Joe, I see your point and I also see Mike's point on this--perhaps it is worth trying but it would be really hard to do by topic without pretty much owning the topic area--Harlequin might be able to have a romance frequent buyer club (they actually may have one for all I know.)given their dominance in that topic area.

John Neidhart

I have to say that I entirely disagree that readers don't notice or care about who publishes a book. In fact, Michael almost refutes his own view when he talks about the customer who wants the Dummies book - that customer has, in fact, noticed the "publisher" - Dummies.
After twenty years on retail bookstore selling floors, I can say with absolute certainty that customers *do* just exactly what it is thought here that they don't: ask for books by specific publishers.

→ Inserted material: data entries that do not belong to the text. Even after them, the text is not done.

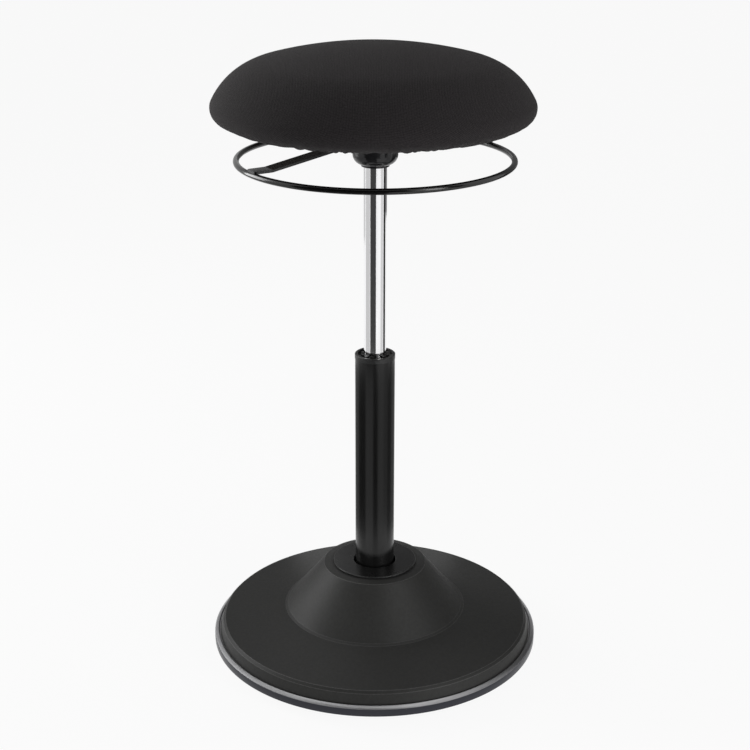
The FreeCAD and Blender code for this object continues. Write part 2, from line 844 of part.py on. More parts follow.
def make_pressure_tube():
    body = new_body("pressure_tube")
    chamfer = dim.cylinder_chamfer
    turned(body, "tube", [
        (dim.cylinder_radius - dim.crimp_width, cylinder_foot),
        (dim.cylinder_radius - chamfer, cylinder_foot),
        (dim.cylinder_radius, cylinder_foot + chamfer),
        (dim.cylinder_radius, taper_foot),
        (dim.taper_top_radius, cylinder_top),
        (dim.taper_top_radius - dim.cylinder_wall, cylinder_top),
        (cylinder_bore, taper_foot),
        (cylinder_bore, crimp_top),
        (dim.cylinder_radius - dim.crimp_width, crimp_top),
    ])


def make_cylinder_insides():
    guide = new_body("rod_guide")
    turned(guide, "bush", rectangle(
        dim.rod_radius + dim.rod_fit, cylinder_bore, crimp_top, rod_guide_top))
    seal = new_body("rod_seal")
    turned(seal, "ring", rectangle(
        dim.rod_radius + dim.rod_fit, cylinder_bore, rod_guide_top, rod_seal_top))
    inner = new_body("inner_tube")
    turned(inner, "tube", rectangle(
        inner_tube_bore, dim.inner_tube_radius, rod_seal_top, valve_foot))
    valve = new_body("valve_body")
    neck_foot = valve_top - dim.valve_neck_height
    pin_bore = dim.pin_radius + dim.pin_fit
    turned(valve, "plug", [
        (0, valve_foot),
        (cylinder_bore, valve_foot),
        (cylinder_bore, neck_foot),
        (dim.valve_neck_radius, neck_foot),
        (dim.valve_neck_radius, valve_top),
        (pin_bore, valve_top),
        (pin_bore, pin_bore_floor),
        (0, pin_bore_floor),
    ])


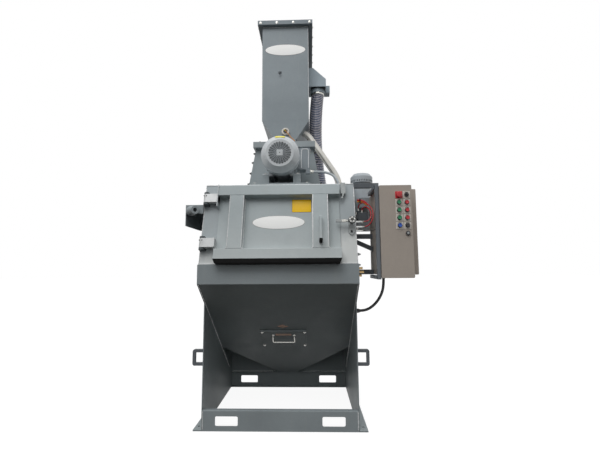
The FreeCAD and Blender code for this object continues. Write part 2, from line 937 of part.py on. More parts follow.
def door():
    """The door: a skin with bent bars and ribs proud of it, a seal, a rubber lip and a pull handle."""
    gap = size("door_gap")
    bend = size("bend_radius")
    bottom_top = DOOR_LOW + size("bottom_bar")
    top_low = DOOR_HIGH - size("top_bar")
    skin = new_body("door_skin", FACE)
    pad(skin, "XZ", [box_shape(-DOOR, DOOR, DOOR_LOW, DOOR_HIGH)], SKIN_FRONT, -gap)
    top = new_body("door_top_bar", FACE)
    pad(top, "XZ", [box_shape(-DOOR, DOOR, top_low, DOOR_HIGH)], BAR_FRONT, SKIN_FRONT)
    fillet(top, bend, "X", [(BAR_FRONT, top_low), (BAR_FRONT, DOOR_HIGH)])
    bottom = new_body("door_bottom_bar", FACE)
    pad(bottom, "XZ", [box_shape(-DOOR, DOOR, DOOR_LOW, bottom_top)], BAR_FRONT, SKIN_FRONT)
    fillet(bottom, bend, "X", [(BAR_FRONT, bottom_top)])
    ribs = new_body("door_ribs", FACE)
    left = -DOOR + size("left_rib_inset")
    edges = []
    for near, far in ((left, left + size("left_rib_width")), (RIB_LEFT, RIB_RIGHT)):
        pad(ribs, "XZ", [box_shape(near, far, bottom_top, top_low)], BAR_FRONT, SKIN_FRONT)
        edges += [(near, BAR_FRONT), (far, BAR_FRONT)]
    fillet(ribs, bend, "Z", edges)
    seal = new_body("door_seal", FACE)
    ring = size("seal_width")
    outer = box_shape(-MOUTH - ring, MOUTH + ring, MOUTH_LOW - ring, MOUTH_HIGH + ring)
    inner = box_shape(-MOUTH - 1, MOUTH + 1, MOUTH_LOW - 1, MOUTH_HIGH + 1)
    pad(seal, "XZ", [outer, inner], -gap, -size("seal_gap"))
    lip = new_body("door_lip", FACE)
    lip_low = DOOR_LOW - size("lip_drop")
    strip = [
        (-DOOR, DOOR_LOW),
        (DOOR, DOOR_LOW),
        (DOOR - size("lip_side"), lip_low),
        (-DOOR + size("lip_side"), lip_low),
    ]
    pad(lip, "XZ", [("polygon", strip)], -size("lip_depth"), -size("lip_stand"))
    pull = new_body("door_handle", FACE)
    bar = size("pull_bar")
    low, high = DOOR_LOW + size("pull_rise"), DOOR_LOW + size("pull_rise") + size("pull_length")
    reach = BAR_FRONT - size("pull_stand")
    across = (RIB_LEFT + RIB_RIGHT) / 2
    loop = [
        (BAR_FRONT, low),
        (reach, low),
        (reach, high),
        (BAR_FRONT, high),
        (BAR_FRONT, high - bar),
        (reach + bar, high - bar),
        (reach + bar, low + bar),
        (BAR_FRONT, low + bar),
    ]
    pad(pull, "YZ", [("polygon", loop)], across - bar / 2, across + bar / 2)
    fillet(pull, bar * 0.7, "X", [loop[1], loop[2]])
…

I have had numerous customers, after, say, picking up a Signet Classic edition of a book, ask me specifically for the Penguin edition. I've had many, many customers ask me if we had publisher catalogs available. And I've had a customer express surprise that a certain publisher "had stooped to publishing this kind of trash" - a direct quote that has resonated throughout my now nearly 30 year bookselling career. Customers may certainly confuse "imprint" and "publisher" - that is certain. But, even in the computer book industry, "publisher" clearly still commands attention in the customer's mind.